Par contre, ce n'est qu'au procès que les intimés ont appris que Lavoie avait constitué la fiducie pour mettre à l'abri tous les biens de Lavoie inc. La demande d'inopposabilité des transactions entre Lavoie inc. et les 3 fiduciaires de la fiducie n'est donc pas prescrite (art. 1635 du Code civil du Québec) et elle est fondée. D'autre part, une fiducie n'a pas de personnalité juridique et seuls les fiduciaires ont le droit d'ester en justice. Le juge a donc eu tort de prononcer une condamnation solidaire à l'égard de la fiducie familiale; la condamnation devait plutôt viser les fiduciaires du patrimoine de cette dernière. Ainsi, il y a lieu de substituer les fiduciaires à la fiducie à titre de défendeurs à la demande introductive d'instance et d'appelants devant la Cour.

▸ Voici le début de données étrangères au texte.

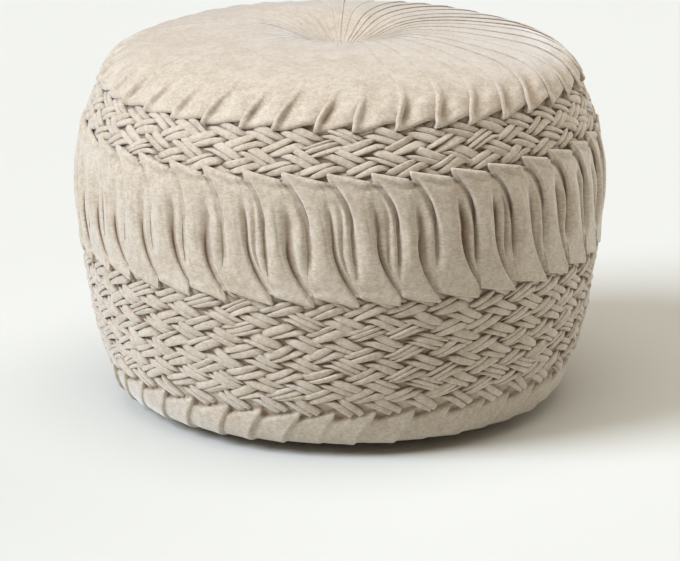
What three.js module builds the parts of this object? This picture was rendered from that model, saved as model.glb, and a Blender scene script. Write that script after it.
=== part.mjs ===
import * as THREE from "three";

// A round filled pouf with a hand-smocked velvet cover over a plain round base panel.
// Millimetres, +Z up, the origin under the middle of the base, -Y towards the front.

// Sizes of the whole pouf
const REPEATS = 40; // pleats counted once round the drum
const BASE_RADIUS = 165;
const BASE_THICKNESS = 2;
const BASE_STEPS = 80;
const FIT_GAP = 0.3;
const UNDERSIDE_HEIGHT = BASE_THICKNESS + FIT_GAP;
const FOOT_RADIUS = 173; // where the hem meets the flat underside
const OUTLINE_STEPS = 900; // for measuring along the outline

// The half section of the cover, from the dimple out over the crown and down to the floor.
// A named row is also where one part of the cover ends and the next begins.
const OUTLINE = [
  { name: "dimple", radius: 0, height: 329 },
  { name: "", radius: 28, height: 342 },
  { name: "", radius: 62, height: 355.5 },
  { name: "", radius: 100, height: 357.5 },
  { name: "", radius: 145, height: 353 },
  { name: "", radius: 186, height: 345 },
  { name: "", radius: 213, height: 330 },
  { name: "crown_lip", radius: 228, height: 310 },
  { name: "waist_top", radius: 243.5, height: 272 },
  { name: "", radius: 250, height: 224 },
  { name: "waist_foot", radius: 248.5, height: 162 },
  { name: "", radius: 244, height: 121.6 },
  { name: "", radius: 235.5, height: 73 },
  { name: "hem_top", radius: 225, height: 45 },
  { name: "", radius: 212, height: 16.5 },
  { name: "hem_foot", radius: 188, height: 8 },
];

// Smocked bands: the fold runs of each row lean one way, and the next row's lean the other way.
const UPPER_ROWS = 4;
const LOWER_ROWS = 10;
const ROW_SWING = 0.56; // how far round one run reaches, in repeats
const RUN_DEPTH = 6.5;
const RUN_INSET = 1.5; // the top of a run lies this far inside the outline
const UPPER_PHASE = 0.5;
const LOWER_PHASE = 0.55;
const LIP_CLEARANCE = 3; // along the outline, from the lip to the first line of the upper band
const RIM_CLEARANCE = 4; // from the last line of the upper band to the top of the waist
const FOOT_CLEARANCE = 10; // from the foot of the waist to the first line of the lower band

// Points across one repeat of a smocked run: the hollow between two runs, then the rounded run.
const RUN_SECTION = [
  { phase: 0.0, depth: 1.0 },
  { phase: 0.2, depth: 0.22 },
  { phase: 0.5, depth: 0.0 },
  { phase: 0.8, depth: 0.22 },
];

// Points across one knife pleat: its folded ridge, its sloping face and the foot under the next.
const PLEAT_SECTION = [
  { phase: 0.04, lift: 1.0, climb: 0.0 },
  { phase: 0.32, lift: 0.45, climb: 0.35 },
  { phase: 0.66, lift: 0.12, climb: 0.75 },
  { phase: 0.96, lift: 0.0, climb: 1.0 },
];

// Crown: pleats lie flat and tight in the dimple and roll up towards the scalloped lip.
const CROWN_PHASE = 0.36;
const CROWN_LINES = [
  { share: 0.035, ridge: 0.5, swing: 0.42 },
  { share: 0.22, ridge: 0.9, swing: 0.42 },
  { share: 0.45, ridge: 1.3, swing: 0.42 },
  { share: 0.68, ridge: 2.0, swing: 0.42 },
  { share: 0.84, ridge: 3.4, swing: 0.36 },
  { share: 0.93, ridge: 4.6, swing: 0.14 },
];
const LIP_RIDGE = 5;
const LIP_RISE = 9; // from a scallop's low tip to the point where it slips under the next
const LIP_TUCK = 8; // how far the cover turns in under the lip
const TUCK_DROP = 1;

// Waist: raised panels, each with a fold on its left from the top and an edge on its right
// that runs down to the next band, and a recessed valley between two panels. Each row gives
// where these four lie across a repeat, and how far the line falls over one repeat.
const WAIST_PHASE = 0.47;
const WAIST_LINES = [
  { share: 0.05, fold: -0.78, face: -0.42, edge: -0.04, valley: 0.18, raise: 1.5, sink: 0.0, fall: 8 },
  { share: 0.15, fold: -0.47, face: -0.18, edge: 0.14, valley: 0.45, raise: 2.5, sink: 0.8, fall: 3 },
  { share: 0.38, fold: -0.18, face: 0.08, edge: 0.31, valley: 0.56, raise: 2.8, sink: 4.5, fall: 0 },
  { share: 0.66, fold: -0.04, face: 0.2, edge: 0.43, valley: 0.68, raise: 2.8, sink: 4.5, fall: 0 },
  { share: 0.9, fold: 0.01, face: 0.32, edge: 0.66, valley: 0.8, raise: 2.5, sink: 0.8, fall: 3 },
  { share: 1.06, fold: 0.03, face: 0.45, edge: 0.9, valley: 0.98, raise: 1.5, sink: 0.0, fall: 9 },
];

// Points across one petal of the hem: it rises from under the last petal to a ridge on its right.
const PETAL_SECTION = [
  { phase: 0.04, lift: 0.0, climb: 0.0 },
  { phase: 0.34, lift: 0.3, climb: 0.35 },
  { phase: 0.66, lift: 0.6, climb: 0.7 },
  { phase: 0.96, lift: 1.0, climb: 1.0 },
];

// Hem: shallow petals, higher on their right, that turn in under the pouf.
const HEM_PHASE = 0.59;
const HEM_LINES = [
  { share: 0.14, ridge: 2.5, swing: 0.3, climb: 7 },
  { share: 0.5, ridge: 4.0, swing: 0.05, climb: 2 },
  { share: 0.85, ridge: 2.0, swing: -0.06, climb: 0 },
];
const FOOT_SWING = -0.06;

// Handwork is never quite even: how far a pleat may stray round, and in depth.
const STRAY_PHASE = 0.07;
const STRAY_LIFT = 0.16;

const outlineCurve = new THREE.SplineCurve(
  OUTLINE.map((row) => new THREE.Vector2(row.radius, row.height)),
);
outlineCurve.arcLengthDivisions = OUTLINE_STEPS;
const outlineLength = outlineCurve.getLength();

// The distance along the outline from the dimple to a named row.
function arcOf(name) {
  const row = OUTLINE.findIndex((point) => point.name === name);
  const lengths = outlineCurve.getLengths();
  const place = (row / (OUTLINE.length - 1)) * (lengths.length - 1);
  return lengths[Math.round(place)];
}

const LIP_ARC = arcOf("crown_lip");
const WAIST_TOP_ARC = arcOf("waist_top");
const WAIST_FOOT_ARC = arcOf("waist_foot");
const HEM_TOP_ARC = arcOf("hem_top");

// A smooth wander between -1 and 1: a slow wave and a quick one, which drift along the outline.
function stray(repeat, arc) {
  const round = (2 * Math.PI * repeat) / REPEATS;
  const slow = Math.sin(7 * round + arc / 45);
  const quick = Math.sin(17 * round - arc / 28);
  return (slow + quick) / 2;
}

// A point of the cover: so far along the outline, so far round, and proud of it by the lift.
function coverPoint(arc, turns, lift) {
  const along = THREE.MathUtils.clamp(arc / outlineLength, 0, 1);
  const point = outlineCurve.getPointAt(along);
  const tangent = outlineCurve.getTangentAt(along);
  const radius = point.x - tangent.y * lift;
  const height = point.y + tangent.x * lift;
  const angle = (2 * Math.PI * turns) / REPEATS;
  const low = Math.max(height, UNDERSIDE_HEIGHT);
  return new THREE.Vector3(radius * Math.sin(angle), -radius * Math.cos(angle), low);
}

// One closed line of points round the cover, from the points across a single repeat.
function lineRound(spots) {
  const points = [];
  for (let repeat = 0; repeat < REPEATS; repeat += 1) {
    for (const spot of spots) {
      const wander = stray(repeat, spot.arc);
      const turns = repeat + spot.phase + STRAY_PHASE * wander;
      const lift = spot.lift * (1 + STRAY_LIFT * wander);
      points.push(coverPoint(spot.arc, turns, lift));
    }
  }
  return points;
}

// A flat line on the underside, level and even.
function flatLine(radius, phases) {
  const points = [];
  for (let repeat = 0; repeat < REPEATS; repeat += 1) {
    for (const phase of phases) {
      const angle = (2 * Math.PI * (repeat + phase)) / REPEATS;
      const x = radius * Math.sin(angle);
      const y = -radius * Math.cos(angle);
      points.push(new THREE.Vector3(x, y, UNDERSIDE_HEIGHT));
    }
  }
  return points;
}

// The points across one pleat or petal, on a line that climbs towards its right.
function pleatSpots(section, arc, basePhase, ridge, climb) {
  return section.map((point) => ({
    arc: arc - climb * point.climb,
    phase: basePhase + point.phase,
    lift: ridge * point.lift,
  }));
}

function crownLines() {
  const lines = CROWN_LINES.map((row) => {
    const arc = row.share * LIP_ARC;
    return lineRound(pleatSpots(PLEAT_SECTION, arc, CROWN_PHASE + row.swing, row.ridge, 0));
  });
  const lip = pleatSpots(PLEAT_SECTION, LIP_ARC, CROWN_PHASE, LIP_RIDGE, LIP_RISE);
  const tuck = lip.map((spot) => ({
    arc: spot.arc + TUCK_DROP,
    phase: spot.phase,
    lift: spot.lift - LIP_TUCK,
  }));
  return [...lines, lineRound(lip), lineRound(tuck)];
}

// The lines of a smocked band. Every other line swings round, which makes the herringbone:
// the odd lines where firstSwing is 1, or the even ones where it is 0.
function bandLines(startArc, endArc, rows, basePhase, firstSwing) {
  const lines = [];
  for (let row = 0; row <= rows; row += 1) {
    const arc = THREE.MathUtils.lerp(startArc, endArc, row / rows);
    const swing = row % 2 === firstSwing ? ROW_SWING : 0;
    const spots = RUN_SECTION.map((point) => ({
      arc,
      phase: basePhase + swing + point.phase,
      lift: -RUN_INSET - RUN_DEPTH * point.depth,
    }));
    lines.push(lineRound(spots));
  }
  return lines;
}

// A waist line is lowest at the valley, where it reaches its share of the way down the waist.
function waistLines() {
  return WAIST_LINES.map((row) => {
    const lowest = THREE.MathUtils.lerp(WAIST_TOP_ARC, WAIST_FOOT_ARC, row.share);
    const spot = (phase, lift) => ({
      arc: lowest - row.fall * (row.valley - phase),
      phase: WAIST_PHASE + phase,
      lift,
    });
    return lineRound([
      spot(row.fold, row.raise),
      spot(row.face, row.raise / 2),
      spot(row.edge, row.raise),
      spot(row.valley, -row.sink),
    ]);
  });
}

function hemLines() {
  const lines = HEM_LINES.map((row) => {
    const arc = THREE.MathUtils.lerp(HEM_TOP_ARC, outlineLength, row.share);
    return lineRound(pleatSpots(PETAL_SECTION, arc, HEM_PHASE + row.swing, row.ridge, row.climb));
  });
  const phases = PETAL_SECTION.map((point) => HEM_PHASE + FOOT_SWING + point.phase);
  return [...lines, flatLine(FOOT_RADIUS, phases)];
}

// Joins the lines into one closed skin, with a pole at the dimple and one under the base.
function closedSkin(lines, top, bottom) {
  const around = lines[0].length;
  const positions = [...lines.flat(), top, bottom].flatMap((point) => point.toArray());
  const topPole = lines.length * around;
  const bottomPole = topPole + 1;
  const index = [];
  for (let column = 0; column < around; column += 1) {
    const next = (column + 1) % around;
    index.push(topPole, column, next);
    for (let line = 0; line + 1 < lines.length; line += 1) {
      const here = line * around;
      const below = here + around;
      index.push(here + column, below + column, below + next);
      index.push(here + column, below + next, here + next);
    }
    const last = topPole - around;
    index.push(last + column, bottomPole, last + next);
  }
  const geometry = new THREE.BufferGeometry();
  geometry.setAttribute("position", new THREE.Float32BufferAttribute(positions, 3));
  geometry.setIndex(index);
  geometry.computeVertexNormals();
  return geometry;
}

function makeCover() {
  const lines = [
    ...crownLines(),
    ...bandLines(LIP_ARC + LIP_CLEARANCE, WAIST_TOP_ARC - RIM_CLEARANCE, UPPER_ROWS, UPPER_PHASE, 1),
    ...waistLines(),
    ...bandLines(WAIST_FOOT_ARC + FOOT_CLEARANCE, HEM_TOP_ARC, LOWER_ROWS, LOWER_PHASE, 0),
    ...hemLines(),
  ];
  const top = coverPoint(0, 0, 0);
  const bottom = new THREE.Vector3(0, 0, UNDERSIDE_HEIGHT);
  const velvet = new THREE.MeshStandardMaterial({
    color: 0xd6c8b0,
    roughness: 0.9,
    metalness: 0,
  });
  const cover = new THREE.Mesh(closedSkin(lines, top, bottom), velvet);
  cover.name = "velvet_cover";
  return cover;
}

function makeBasePanel() {
  const disc = new THREE.CylinderGeometry(BASE_RADIUS, BASE_RADIUS, BASE_THICKNESS, BASE_STEPS);
  disc.rotateX(Math.PI / 2);
  const plainCloth = new THREE.MeshStandardMaterial({
    color: 0xb8a88e,
    roughness: 0.95,
    metalness: 0,
  });
  const panel = new THREE.Mesh(disc, plainCloth);
  panel.name = "base_panel";
  panel.position.z = BASE_THICKNESS / 2;
  return panel;
}

const pouf = new THREE.Group();
pouf.add(makeCover());
pouf.add(makeBasePanel());

export default pouf;
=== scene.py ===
"""Looks of a hand-smocked velvet pouf, in metres, around its packed solids.

The cover is made in the pieces that the eye tells apart: a pleated crown, an upper smocked
band, a plain waist with knife pleats, a lower smocked band, a gathered hem and a round base
panel. Places on the cover are given as an arc down its outline from the dimple, as turns
counted in pleat repeats to the right round the drum, and as a lift proud of the outline.
Spans, courses and tables of points are in millimetres, and other lengths in metres.
"""

import logging
import math
from abc import ABC, abstractmethod
from dataclasses import dataclass
from enum import Enum

import bpy
import numpy as np
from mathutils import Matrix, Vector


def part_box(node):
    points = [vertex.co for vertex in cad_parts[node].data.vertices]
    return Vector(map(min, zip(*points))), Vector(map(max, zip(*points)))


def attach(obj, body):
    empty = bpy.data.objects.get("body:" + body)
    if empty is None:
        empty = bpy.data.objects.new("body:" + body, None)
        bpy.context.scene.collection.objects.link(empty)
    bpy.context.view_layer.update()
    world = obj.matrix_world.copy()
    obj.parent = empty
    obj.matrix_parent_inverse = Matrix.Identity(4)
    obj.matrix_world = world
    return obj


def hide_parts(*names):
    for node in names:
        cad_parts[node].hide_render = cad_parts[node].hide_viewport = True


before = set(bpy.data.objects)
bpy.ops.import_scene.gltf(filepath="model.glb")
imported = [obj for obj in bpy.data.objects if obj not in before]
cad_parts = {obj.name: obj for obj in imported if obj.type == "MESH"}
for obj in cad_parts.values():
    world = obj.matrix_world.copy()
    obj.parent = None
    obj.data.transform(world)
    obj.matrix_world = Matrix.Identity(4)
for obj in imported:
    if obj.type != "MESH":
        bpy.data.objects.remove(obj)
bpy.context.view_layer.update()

MM = 0.001
REPEATS = 40  # pleats counted once round the drum
EACH = np.arange(REPEATS)[None, :, None]  # the repeats, along the second of three axes
LOG = logging.getLogger("pouf")

Amount = float | np.ndarray
Colour = tuple[float, float, float]
Span = tuple[float, float]
Piece = bpy.types.Object
Socket = bpy.types.NodeSocket
Feed = dict[str | int, Socket | float | tuple[float, ...]]


@dataclass(frozen=True)
class Station:
    """One point of the cover's half outline, in millimetres.

    Args:
        name: What ends or starts here, or nothing.
        radius: Distance from the upright axis.
        height: Height above the floor.
    """

    name: str
    radius: float
    height: float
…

Enfin, les fautes attribuables aux appelants dans le déroulement de l'instance (omission de respecter des engagements, utilisation de prétextes pour retarder la transmission de renseignements financiers pertinents communiqués uniquement pendant le procès avec 8 mois de retard, demande à leur avocat d'étirer inutilement les débats devant le tribunal, etc.) constituent des manquements importants de leur part visant essentiellement à embêter les intimés, à entraver le cours du procès ainsi qu'à faire perdre du temps aux parties et au tribunal. Ces manquements justifiaient à eux seuls l'imposition d'une sanction proportionnelle à leur gravité manifeste. En fixant celle-ci à 10 000 $, le juge a fait une utilisation avisée du pouvoir discrétionnaire que lui confère l'article 342 C.P.C. pour laquelle les appelants ne démontrent pas d'erreur révisable.